FP: As a National Historic Landmark, we’re trying to preserve what’s here so that we can tell the story of Wright’s time here, while still maintaining his legacy of innovation as modern technology evolves. For example, we’re trying to make Taliesin West a net-zero site, meaning we offset our energy consumption with the energy we generate, while preserving the historic integrity of the site. When we replace motors or equipment, we’re trying to replace it with sustainable, energy-efficient equipment.

We’ve created the Frank Lloyd Wright Innovation Studio to invite industry leaders to partner with us in this effort. We asked Osram Sylvania to come in and re-lamp the property with LED light bulbs to see if we can maintain that kind of incandescent lighting quality with LED. At night at Taliesin West, when the lights come on, the buildings glow like lanterns with the translucent roofs. It’s very low light, very much like a camp feel, as it was a camp. So the challenge to Osram Sylvania was how do we use this new technology–LED light bulbs–and still maintain that historic character?

In your preservation work, are you able to preserve the emotion Wright intended his spaces to have?

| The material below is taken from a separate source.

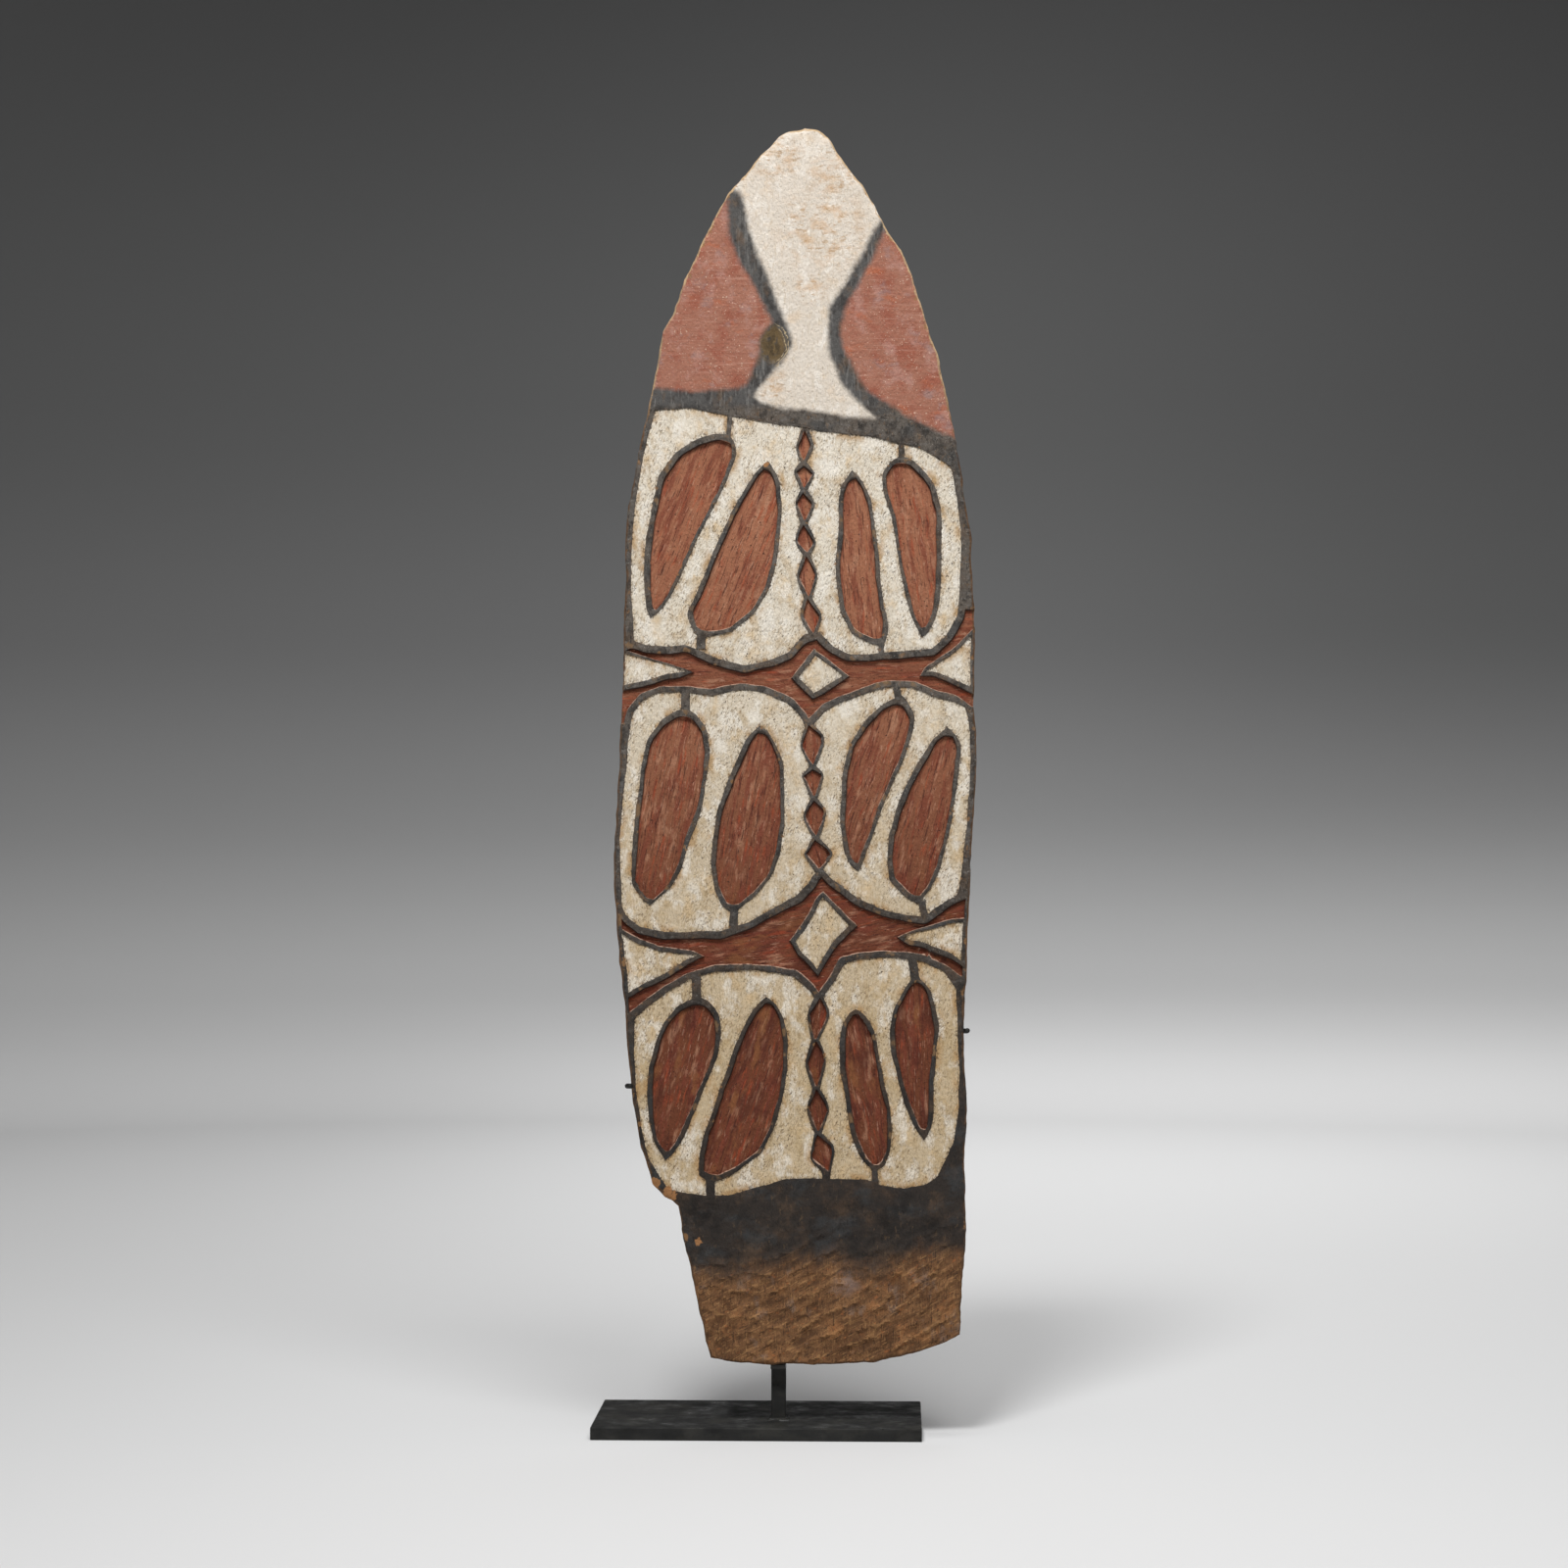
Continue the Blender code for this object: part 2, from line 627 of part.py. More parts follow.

FP: Yes, we are taking a values-based approach to the preservation of Taliesin West. This means we aim to preserve important values that Wright may have held with the property. Looking at it today, we see he was dedicated to making the spaces feel like a desert campsite. We place value in certain aspects of the property like that. Sometimes those values align with our needs here and our programming of the property. Sometimes they might conflict, and that’s when we have to figure out the best solution to maintaining the historic character of the property while still telling the complete story of Wright and Taliesin West. We are still using the property as a laboratory, the way Wright had always intended it to be.